Individual and direct marketing sponsorships take work to negotiate and coordinate, but they can be well worth the trouble. Direct sponsorship ads have the benefit of being custom crafted with original graphics. But the hidden value of original executed sponsorship ads is the novelty value they will have, versus the ‘already seen that” presence so many affiliate ads languish in.

4. Domain Marketing for Resale

Many domain names are purchased for the sole goal of resale for profit. The portfolio of a domainer is rife with opportunities for strategic resale. The pricing and email campaign to market the domain, or the purposeful listing of the domain name at auction is the bottom line. But identifying likely domain name buyers from IP addresses and reference urls can also be likely.

5. Online Domain Name Promotion Services

Promoting a domain name, spreading links online, submitting urls and writing content are all ways to realize dollar value for efforts online. Take a visit to get Listed.org and scope a local business or your own firm. Missing a few entries or a zero result? Null presence on search engines is a bad sign. Just suggesting key information and basic facts can make visitors to a given website much happier.

Software for link and article submission and link building is only one way to make money online. Listing domain site abstracts and communicating a site’s main idea takes work. Making the site effective and optimizing traffic, SEO and hosting resources is a saleable job. Evaluate what skills you are good at and build a reportoire of online clients and sales. Tweaking blogs and delivering graphics are in-demand services webmaster need.

6. Brand/Service Creation and Promotion

Learning how to build Facebook, MySpace, Twitter and YouTube presences is an art. These setups can take time and effort not every webmaster has.   There is always one slice of the brand promotion pie a webmaster is loathe to execute on his own.  Once done effectively, the process or cluster of promotion tools can be enabled for others. Anything that saves time is of value to domainers, including auction droplist analysis and data collection.
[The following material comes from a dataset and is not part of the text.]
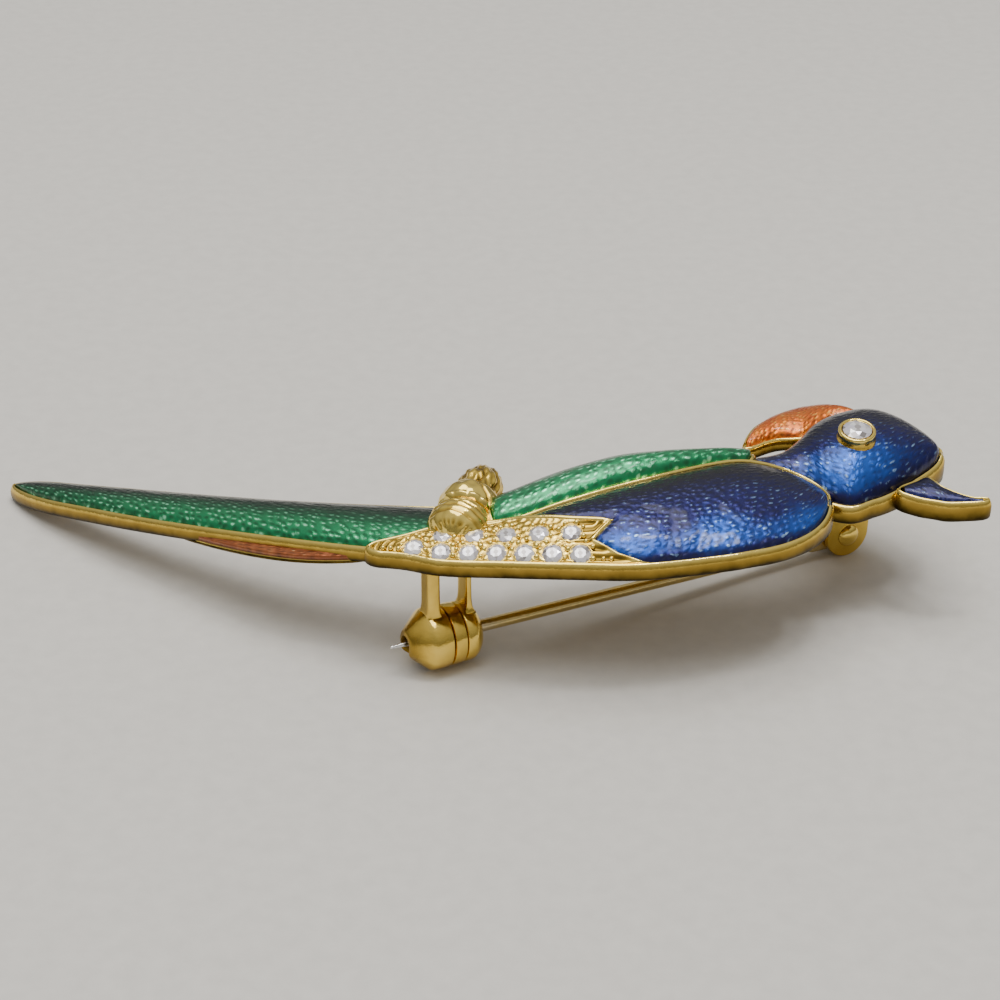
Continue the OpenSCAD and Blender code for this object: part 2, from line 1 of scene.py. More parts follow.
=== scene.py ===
import bpy
import bmesh
import math
import numpy as np
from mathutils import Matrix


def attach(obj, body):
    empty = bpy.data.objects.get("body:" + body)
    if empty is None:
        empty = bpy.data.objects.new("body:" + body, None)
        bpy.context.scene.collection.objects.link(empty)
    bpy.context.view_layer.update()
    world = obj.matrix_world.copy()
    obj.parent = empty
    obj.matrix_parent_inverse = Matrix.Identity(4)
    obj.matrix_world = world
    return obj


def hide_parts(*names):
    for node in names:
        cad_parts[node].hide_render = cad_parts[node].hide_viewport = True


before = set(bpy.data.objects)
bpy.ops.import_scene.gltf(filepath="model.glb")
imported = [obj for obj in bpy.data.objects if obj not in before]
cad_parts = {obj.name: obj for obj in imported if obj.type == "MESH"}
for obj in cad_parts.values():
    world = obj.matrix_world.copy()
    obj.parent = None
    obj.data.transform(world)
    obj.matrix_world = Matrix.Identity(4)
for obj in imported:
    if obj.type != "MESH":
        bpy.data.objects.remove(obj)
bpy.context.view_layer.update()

# ---- Table, light and camera ----
# The brooch lies back down on a pale matt table under soft studio light, and is seen low from the wing side, as in
# the photograph. It is drawn in mm in the bench frame, whose zero is the point on the table that the camera aims at.
bench_zero = np.array([1.9, 13.3509, 0])
aim = bench_zero / 1000
camera_distance, camera_elevation = 0.2, math.radians(30)


def linear(hex_colour):
    """An sRGB hex colour as linear RGBA: each channel c becomes ((c + 0.055) / 1.055) ^ 2.4 above the toe."""
    c = np.array([int(hex_colour[i:i + 2], 16) / 255 for i in (1, 3, 5)])
    c = np.where(c <= 0.04045, c / 12.92, ((c + 0.055) / 1.055) ** 2.4)
    return (*c.tolist(), 1.0)


def add(tree, kind, inputs=None, ramp=(), **settings):
    """Adds one node, by its type without "ShaderNode". Each of its inputs is a value, an output of another node, or
    another node, which stands for its first output. ramp holds a colour ramp's stops, each a place from 0 to 1 and a
    hex colour."""
    made = tree.nodes.new("ShaderNode" + kind)
    for k, (place, colour) in enumerate(ramp):
        stop = made.color_ramp.elements[k] if k < 2 else made.color_ramp.elements.new(place)
        stop.position, stop.color = place, linear(colour)
    for key, value in settings.items():
        setattr(made, key, value)
    for key, value in (inputs or {}).items():
        if isinstance(value, bpy.types.Node):
            value = value.outputs[0]
        if isinstance(value, bpy.types.NodeSocket):
            tree.links.new(value, made.inputs[key])
        else:
            made.inputs[key].default_value = value
    return made


def finish_of(name):
    """A new material and its node tree, emptied."""
    made = bpy.data.materials.new(name)
    made.use_nodes = True
    made.node_tree.nodes.clear()
    return made, made.node_tree


camera = bpy.data.objects.new("camera", bpy.data.cameras.new("camera"))
camera.data.sensor_width = 36
camera.data.lens = 87.84
camera.data.clip_start = 0.005
camera.location = aim + camera_distance * np.array([0, -math.cos(camera_elevation), math.sin(camera_elevation)])
camera.rotation_euler = (math.pi / 2 - camera_elevation, 0, 0)
bpy.context.scene.collection.objects.link(camera)
bpy.context.scene.camera = camera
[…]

Once a domainer can demonstrate to a webmaster they can imitate a result or deliver a product, they are in business. Writing a search code script, inventing a new animation, offering an online widget, anything the webmaster can do to provide a solution can work. Building a database of local business that will print a page of material for a flash drive or businesses with free babysitting  could be a Twitter superstar of tomorrow. If you build it, they will come.

Webmasters and domain owners can leverage an online or realtime user base, traffic volume, or demographic of site users to get clients or exercise site publicizing activities. Whatever “problem” one webmaster has, there are likely thousands standing behind them in line to solve it.